Originally Posted by

**Tangle**
Why do you think the .380 was shot from a 5" test barrel, but the shotgun was shot from a real world barrel? In order for what you are claiming to be true, you would have to prove that the .380 was indeed shot from a 5" barrel and that the shotgun load was shot from an 18" barrel.

For example, straight from the Hornady website, consider:

*"Hornady TAP® Reduced Recoil™ (blue hull) is a lower-velocity load designed primarily for pump action shotguns. It comes loaded in a blue hull with a load delivering a velocity of 1,100 fps out of a ***30" test barrel**."
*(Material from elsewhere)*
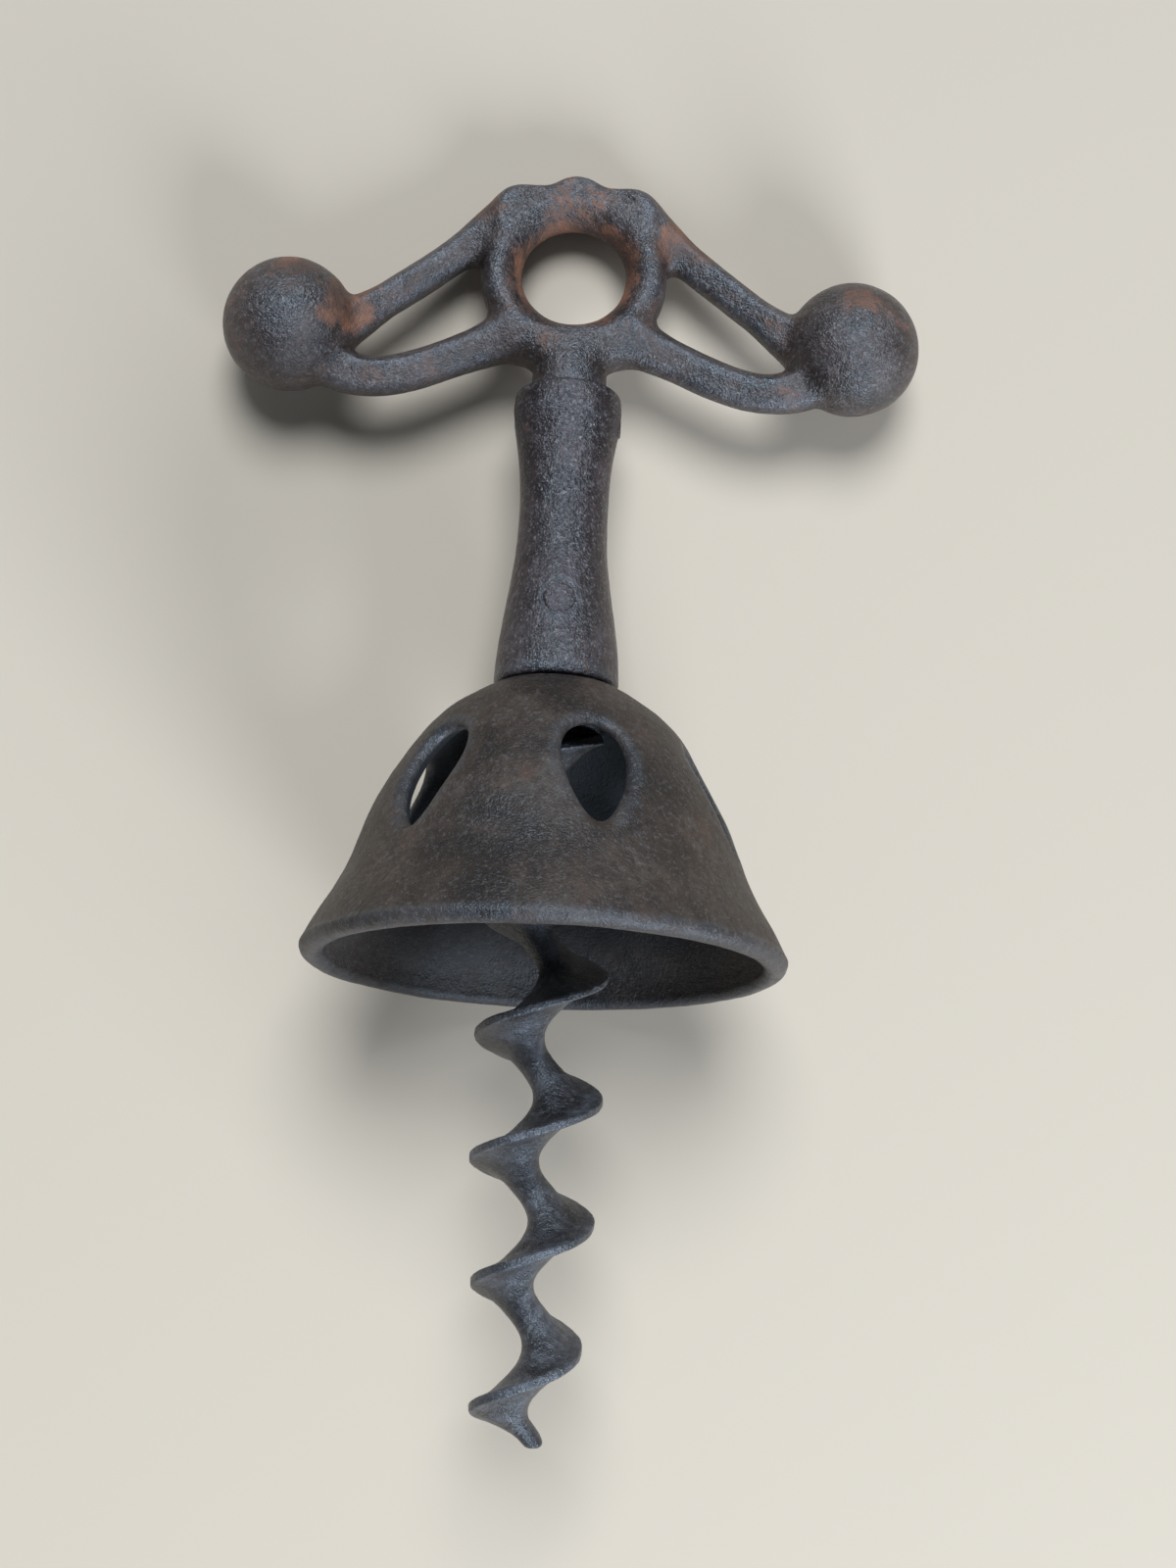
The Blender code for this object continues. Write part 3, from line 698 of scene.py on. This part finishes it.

30" test barrel. That really inflates the numbers as compared to firing it from a real-world 18" SD shotgun. That 30" is 67% longer than an 18" SD barrel most would shoot it from. IF the .380 were shot from a 5" test barrel, but from a handgun with a 3" barrel that too is a 67% difference.
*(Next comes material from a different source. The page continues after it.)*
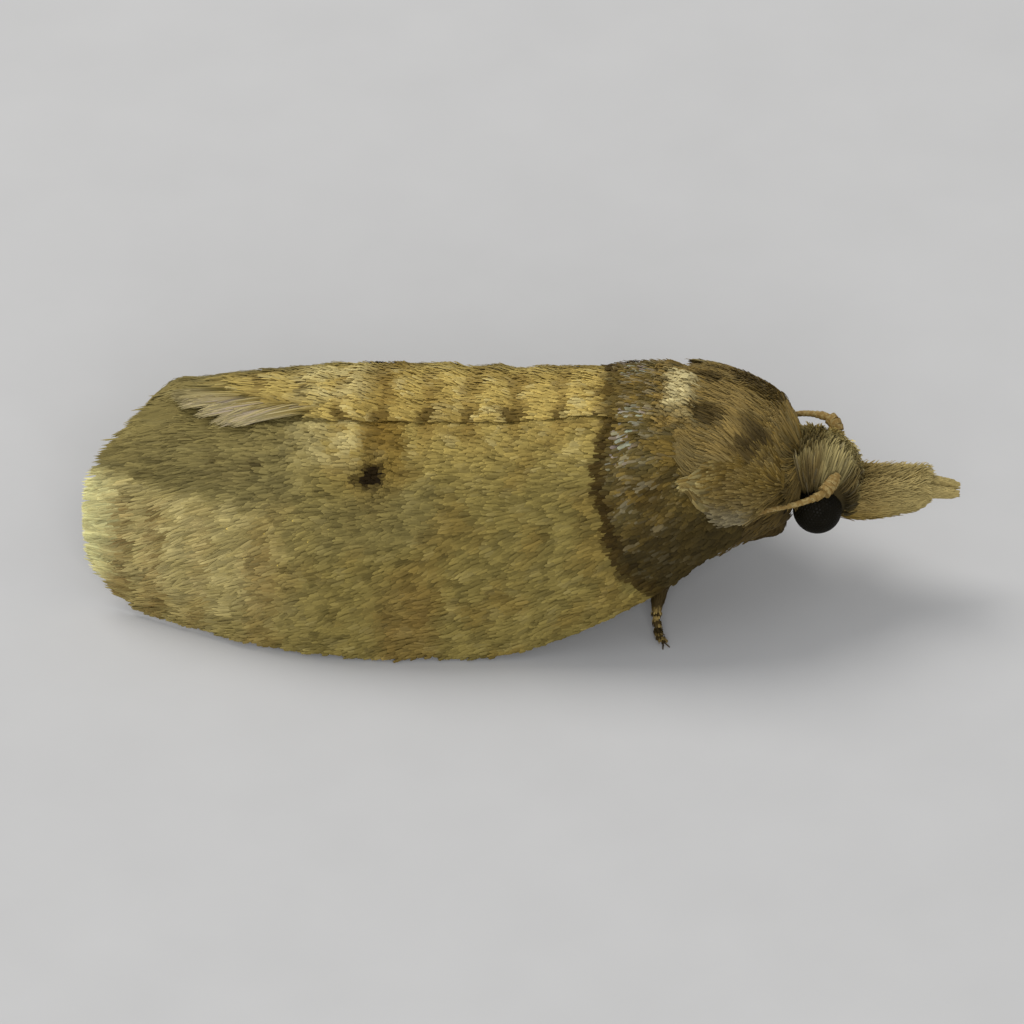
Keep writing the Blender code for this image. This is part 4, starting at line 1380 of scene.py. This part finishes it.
def saddle_scales():
    """Scales like those of the wings, which cover the place where both wings meet the back."""
    coat = COATS["saddle"]
    rng = np.random.default_rng(coat.seed)
    x, turn = spread(saddle_surface, (1.22, 2.2), (-40.0, 40.0), coat.density)
    keep = np.abs(turn) < 13 + 26 * smooth(x, 1.3, 2.4)
    x, turn = x[keep], turn[keep]
    count = len(x)
    toward = triples(-1.0, rng.normal(0, 0.1, count), 0.0)
    length = rng.uniform(*coat.length, count)
    tip = rng.uniform(*coat.tip, count)
    heights = (-0.03, tip * 0.5, tip, tip * 0.9)
    spines = lay(saddle_surface, x, turn, toward, length, heights, SCALE_STATIONS)
    place = seen_place(spines, 1)
    place[:, 1] = np.abs(place[:, 1])
    return tuft_object(
        "saddle_scales", spines, normals_of(saddle_surface, x, turn), rng.uniform(*coat.width, count), 0.008,
        SCALE_FORM, place, body_unwrap(saddle_surface(x, turn, 0.0)), chances(rng, count), wing_finish,
    )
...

I didn't say a shotgun was equivalent to several .380s, I said seven .380s had the same energy of 9 00 low recoil pellets.

So the math isn't moot. What's in question is the length of barrel used to obtain the shotgun data. You claim it is real-world, but 18", 21", 24", etc. are all real-world. Which one was it? Hornady uses a 30" barrel; how could other manufacturers use anything less? It would make their loads look weak in comparison.